Mr Landais said Accor had added more than 1,000 rooms to the Dubai market over a six-month period last year, including the Ibis hotels in Al Barsha and Deira. "[Last year] was pretty tough for us," he said, adding that the hotels were running at occupancies above 80 per cent although room rates were lower. "The volume of business is there. To see that the activity is coming so soon in Dubai is a positive sign."

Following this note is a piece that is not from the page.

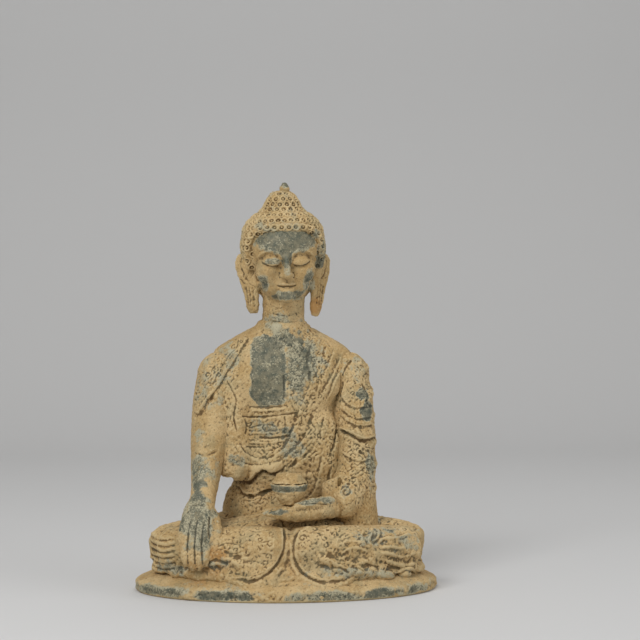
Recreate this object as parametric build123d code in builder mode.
"""Seated Buddha figure of cast bronze, touching the earth with the right hand.

The figure is built the way a foundry builds a hollow figure of this size: a thin
seat, the crossed legs, the robed torso, the head, the arms and the alms bowl are
separate castings, joined by tenons, dowels and rivets. A wooden life pole and
paper prayer rolls fill the hollow, and a copper sheet closes it underneath.

Units are millimetres. +Z is up, the figure looks along -Y, and its right hand is
on the -X side. The origin is the centre of the underside of the seat.
"""

import os

from build123d import *

os.makedirs("parts", exist_ok=True)

# ---------------------------------------------------------------- driving dimensions

# Seat: a thin oval plinth with an upright rim that rises to a low mound.
seat_width = 151.0
seat_depth = 98.0
rim_height = 5.0
mound_rise = 7.0
mound_margin_x = 11.5  # from the rim to the flat top of the mound, sideways
mound_margin_y = 9.0  # the same, front and back
foot_width = 4.0  # flat ring that the figure stands on
ledge_width = 4.0  # inside the foot, where the closing plate lands

# Crossed legs.
lap_width = 136.0
lap_depth = 81.0
lap_height = 28.0
lap_shift = (-1.0, -3.0)

# Torso, from the top of the lap to the joint in the neck.
torso_height = 94.0
torso_width = 70.0  # across the chest and the shoulder caps, without the arms
torso_depth = 41.0
torso_shift = (-1.0, 11.0)

# Head, from the joint in the neck to the top of the hair.
neck_radius = 10.6
neck_height = 9.0
head_height = 57.0
head_width = 41.6
head_depth = 42.0
head_shift = (-0.5, 7.0)
ear_height = 28.5
ear_thickness = 4.6
ear_depth = 8.5
finial_radius = 3.1
finial_height = 5.4

# Arms.
shoulder_radius = 11.5
elbow_radius = 9.5
wrist_radius = 5.6
sleeve_radius = 11.0
hand_width = 16.5
hand_thickness = 8.0
hand_length = 32.0

# Alms bowl.
bowl_radius = 8.6
bowl_height = 10.0
bowl_foot_radius = 4.4
bowl_seat = 0.26  # height of the flat under the bowl above the palm's middle, in palm thicknesses
palm_sink = 0.3  # the left hand is bedded this far into the lap
bowl_wall = 1.6
cover_height = 5.6

# Casting walls, joints and fasteners.
wall = 3.0
fit = 0.1  # radial clearance of a tenon in its socket
plate_thickness = 0.8
plate_recess = 0.4  # the closing plate sits this far above the ground
neck_tenon_radius = 8.0
neck_tenon_bore = 5.2
neck_tenon_length = 12.0
hand_tenon_radius = 3.4
hand_tenon_length = 9.0
rivet_radius = 1.2
rivet_head_radius = 2.1
rivet_head = 1.2
plate_rivet_radius = 0.8
plate_rivet_head_radius = 1.5
plate_rivet_head = 0.3
plate_rivet_length = 3.0
dowel_radius = 1.6
dowel_length = 12.0
pin_radius = 0.9
peg_radius = 1.2
peg_length = 5.0
plug_radius = 1.8

# Filling.
pole_base = 7.0  # side of the square pole at its foot
pole_tip = 4.0
pole_headroom = 3.0  # air between the pole and the roof of the head's hollow
roll_radius = 4.2
roll_bore = 0.8
roll_gap = 0.6
tall_roll_length = 72.0
short_roll_length = 27.0

# ---------------------------------------------------------------- heights and places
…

Accor opened another Ibis hotel in Dubai in March and recently opened a Sofitel at Jumeirah Beach Residence. The company plans to open its Pullman hotel at the Mall of the Emirates over the summer. Some of the unbranded hotels were suffering as branded properties opened in the city, Mr Landais said. Philip Barnes, the vice president at Fairmont Hotels and Resorts Middle East and the general manager at the Fairmont Dubai, said: "The challenge is how much supply is going to come on stream. How many of the projects that we have seen put on hold are going to open as the economy starts to recover?" Mr Barnes said the Fairmont Dubai was better prepared for the summer this year compared with last year.

"The summer is always a challenge for the destination but I have a reasonable level of optimism that we will see levels that are comparable to last year," he said. "Dubai is not a great destination for July and August, and Ramadan adds another dimension to that." Data from the Department of Tourism and Commerce Marketing (DTCM) showed that in the first quarter of the year, guest numbers increased to 2 million compared with 1.9 million for the same period in 2008, representing an increase of 5.1 per cent. Hotel revenues in the same quarter increased to Dh3.77 billion (US$1.02bn), up from Dh3.65bn the previous year. But these revenues were shared by a greater number of hotels.

Hotels opening in the city meant supply increased by 13 per cent to 64,143 rooms in hotels and hotel apartments, up from 56,755 in the same period last year. The number of guest nights in Dubai hotels was up 16 per cent. The latest revenues are down sharply compared with the peaks of 2008, when first-quarter results were well above Dh4bn. But the DTCM said it was working hard to drive more business to the emirate. "We're coming up with many initiatives such as kids go free," said Hamad Mohammed bin Mejren, the executive director of business tourism at the DTCM.

Mr bin Mejren said the fact that Dubai had become a lot more affordable as a destination was also helping to attract tourists. "We're working hard to fill the hotel rooms. I'm very confident in the travel and tourism industry," he said.